La sous-consommation des crédits d'investissement touche cependant la quasi-totalité des chapitres budgétaires. Le taux de consommation des crédits n'a dépassé 50 % que pour trois chapitres budgétaires sur treize en 2006 (voirie territoriale, réseaux territoriaux, équipement rural) et pour six chapitres budgétaires sur quinze en 2008 (pouvoirs publics, économie générale, travail et emploi, santé, réseaux et équipements structurants, transport).

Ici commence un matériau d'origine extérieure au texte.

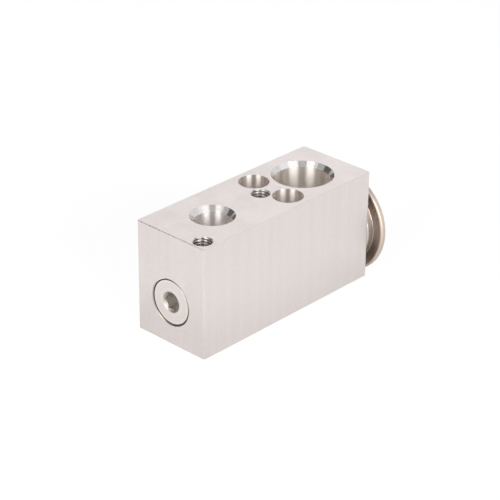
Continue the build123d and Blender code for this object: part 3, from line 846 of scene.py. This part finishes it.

Ainsi, en 2006, les crédits d'investissement affectés à l'urbanisme et au logement n'ont été consommés qu'à hauteur de 27,6 %. En 2007, les crédits du chapitre « urbanisme, habitat et foncier » ont atteint un taux de consommation de 61,8 %, avant de retomber à 30,1 % en 2008. Ces taux paraissent très insuffisants au regard des besoins de la population en matière de logement, notamment dans les grandes communes de Tahiti où les personnes venant des archipels viennent s'installer, à la recherche d'un emploi.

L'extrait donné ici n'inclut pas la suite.